- Exercise:
Verbatim output of all the material below is required.
-- BEGIN Information supplied --
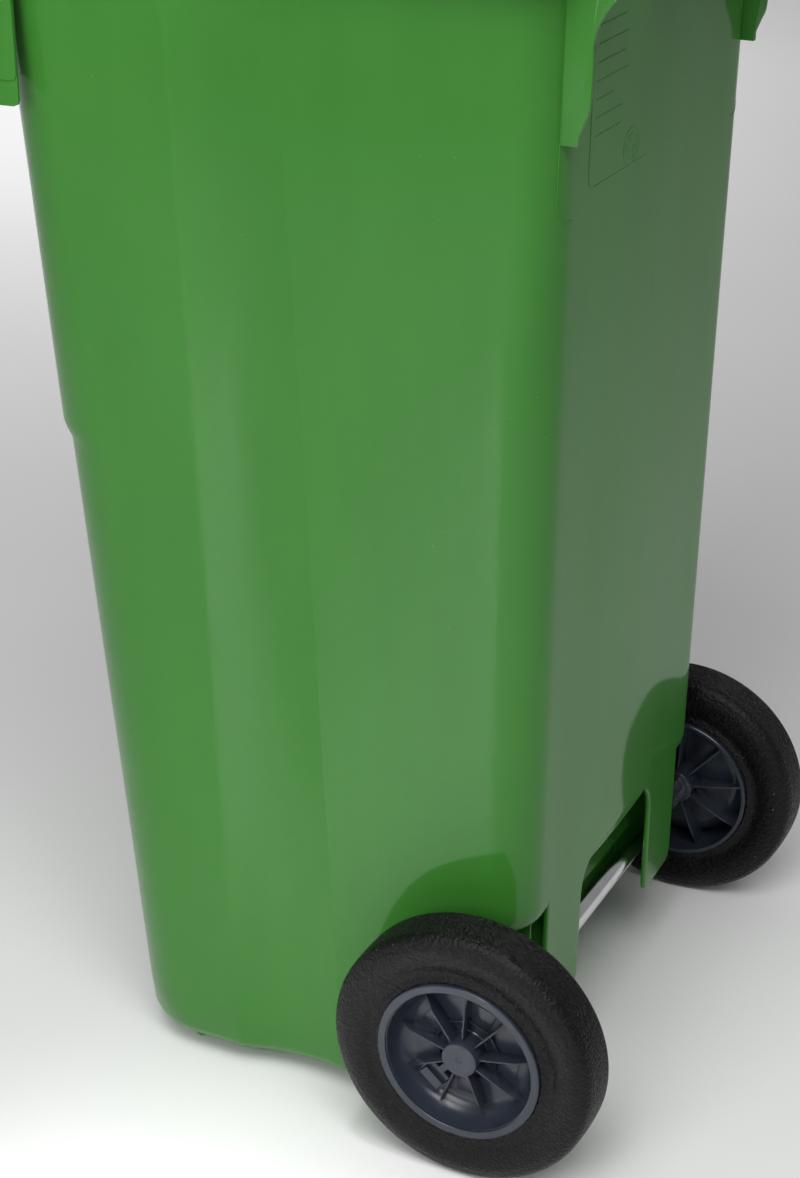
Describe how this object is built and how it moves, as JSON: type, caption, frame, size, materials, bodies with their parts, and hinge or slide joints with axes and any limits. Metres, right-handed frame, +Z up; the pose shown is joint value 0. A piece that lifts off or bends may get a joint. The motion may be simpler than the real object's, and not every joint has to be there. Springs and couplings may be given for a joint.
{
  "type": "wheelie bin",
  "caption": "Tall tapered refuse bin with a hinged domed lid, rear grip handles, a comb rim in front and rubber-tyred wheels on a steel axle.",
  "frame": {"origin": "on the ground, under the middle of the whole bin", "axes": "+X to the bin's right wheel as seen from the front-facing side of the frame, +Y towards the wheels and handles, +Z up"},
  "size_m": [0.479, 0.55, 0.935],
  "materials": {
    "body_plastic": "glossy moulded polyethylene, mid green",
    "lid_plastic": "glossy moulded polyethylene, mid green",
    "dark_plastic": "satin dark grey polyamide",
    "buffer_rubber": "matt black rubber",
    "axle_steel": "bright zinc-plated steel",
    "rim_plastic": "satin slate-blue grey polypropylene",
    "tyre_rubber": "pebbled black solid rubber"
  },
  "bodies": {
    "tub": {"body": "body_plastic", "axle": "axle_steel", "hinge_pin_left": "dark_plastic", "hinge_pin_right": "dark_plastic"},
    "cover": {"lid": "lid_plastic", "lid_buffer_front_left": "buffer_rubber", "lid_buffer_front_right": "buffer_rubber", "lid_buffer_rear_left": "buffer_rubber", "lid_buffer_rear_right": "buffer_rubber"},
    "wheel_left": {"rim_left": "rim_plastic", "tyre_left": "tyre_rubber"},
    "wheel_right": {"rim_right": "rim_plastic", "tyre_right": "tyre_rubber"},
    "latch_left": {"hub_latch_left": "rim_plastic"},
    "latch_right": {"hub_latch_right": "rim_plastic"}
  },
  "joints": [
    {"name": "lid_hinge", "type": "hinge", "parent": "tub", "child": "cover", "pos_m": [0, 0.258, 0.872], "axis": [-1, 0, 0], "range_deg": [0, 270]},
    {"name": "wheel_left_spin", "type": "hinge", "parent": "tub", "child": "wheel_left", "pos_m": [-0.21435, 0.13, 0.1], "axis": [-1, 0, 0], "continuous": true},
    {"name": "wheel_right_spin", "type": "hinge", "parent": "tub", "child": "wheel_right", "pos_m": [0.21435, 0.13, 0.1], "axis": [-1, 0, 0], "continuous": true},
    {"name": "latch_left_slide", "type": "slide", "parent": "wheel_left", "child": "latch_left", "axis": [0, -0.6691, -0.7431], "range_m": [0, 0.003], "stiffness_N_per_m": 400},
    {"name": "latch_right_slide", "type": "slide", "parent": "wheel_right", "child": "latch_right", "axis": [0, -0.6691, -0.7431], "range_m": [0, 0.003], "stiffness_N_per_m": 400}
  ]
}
-- END Information supplied --
- Result:
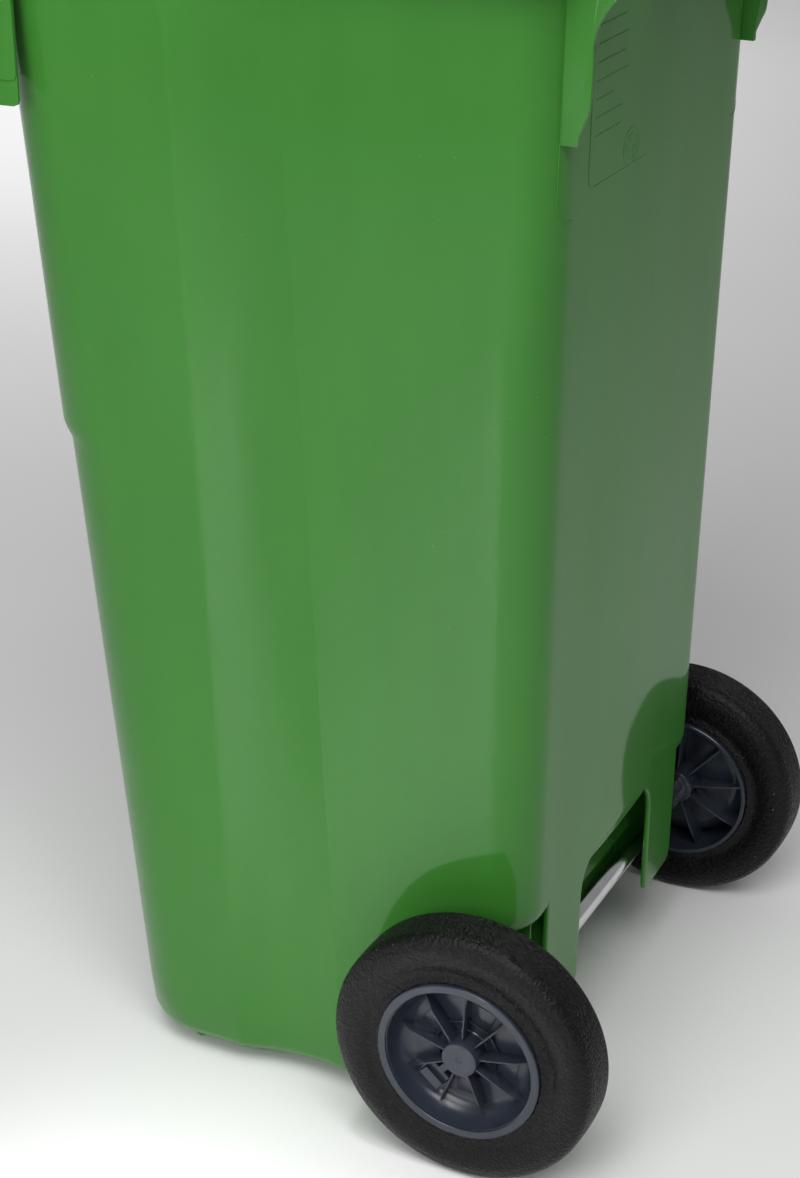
Describe how this object is built and how it moves, as JSON: type, caption, frame, size, materials, bodies with their parts, and hinge or slide joints with axes and any limits. Metres, right-handed frame, +Z up; the pose shown is joint value 0. A piece that lifts off or bends may get a joint. The motion may be simpler than the real object's, and not every joint has to be there. Springs and couplings may be given for a joint.
{
  "type": "wheelie bin",
  "caption": "Tall tapered refuse bin with a hinged domed lid, rear grip handles, a comb rim in front and rubber-tyred wheels on a steel axle.",
  "frame": {"origin": "on the ground, under the middle of the whole bin", "axes": "+X to the bin's right wheel as seen from the front-facing side of the frame, +Y towards the wheels and handles, +Z up"},
  "size_m": [0.479, 0.55, 0.935],
  "materials": {
    "body_plastic": "glossy moulded polyethylene, mid green",
    "lid_plastic": "glossy moulded polyethylene, mid green",
    "dark_plastic": "satin dark grey polyamide",
    "buffer_rubber": "matt black rubber",
    "axle_steel": "bright zinc-plated steel",
    "rim_plastic": "satin slate-blue grey polypropylene",
    "tyre_rubber": "pebbled black solid rubber"
  },
  "bodies": {
    "tub": {"body": "body_plastic", "axle": "axle_steel", "hinge_pin_left": "dark_plastic", "hinge_pin_right": "dark_plastic"},
    "cover": {"lid": "lid_plastic", "lid_buffer_front_left": "buffer_rubber", "lid_buffer_front_right": "buffer_rubber", "lid_buffer_rear_left": "buffer_rubber", "lid_buffer_rear_right": "buffer_rubber"},
    "wheel_left": {"rim_left": "rim_plastic", "tyre_left": "tyre_rubber"},
    "wheel_right": {"rim_right": "rim_plastic", "tyre_right": "tyre_rubber"},
    "latch_left": {"hub_latch_left": "rim_plastic"},
    "latch_right": {"hub_latch_right": "rim_plastic"}
  },
  "joints": [
    {"name": "lid_hinge", "type": "hinge", "parent": "tub", "child": "cover", "pos_m": [0, 0.258, 0.872], "axis": [-1, 0, 0], "range_deg": [0, 270]},
    {"name": "wheel_left_spin", "type": "hinge", "parent": "tub", "child": "wheel_left", "pos_m": [-0.21435, 0.13, 0.1], "axis": [-1, 0, 0], "continuous": true},
    {"name": "wheel_right_spin", "type": "hinge", "parent": "tub", "child": "wheel_right", "pos_m": [0.21435, 0.13, 0.1], "axis": [-1, 0, 0], "continuous": true},
    {"name": "latch_left_slide", "type": "slide", "parent": "wheel_left", "child": "latch_left", "axis": [0, -0.6691, -0.7431], "range_m": [0, 0.003], "stiffness_N_per_m": 400},
    {"name": "latch_right_slide", "type": "slide", "parent": "wheel_right", "child": "latch_right", "axis": [0, -0.6691, -0.7431], "range_m": [0, 0.003], "stiffness_N_per_m": 400}
  ]
}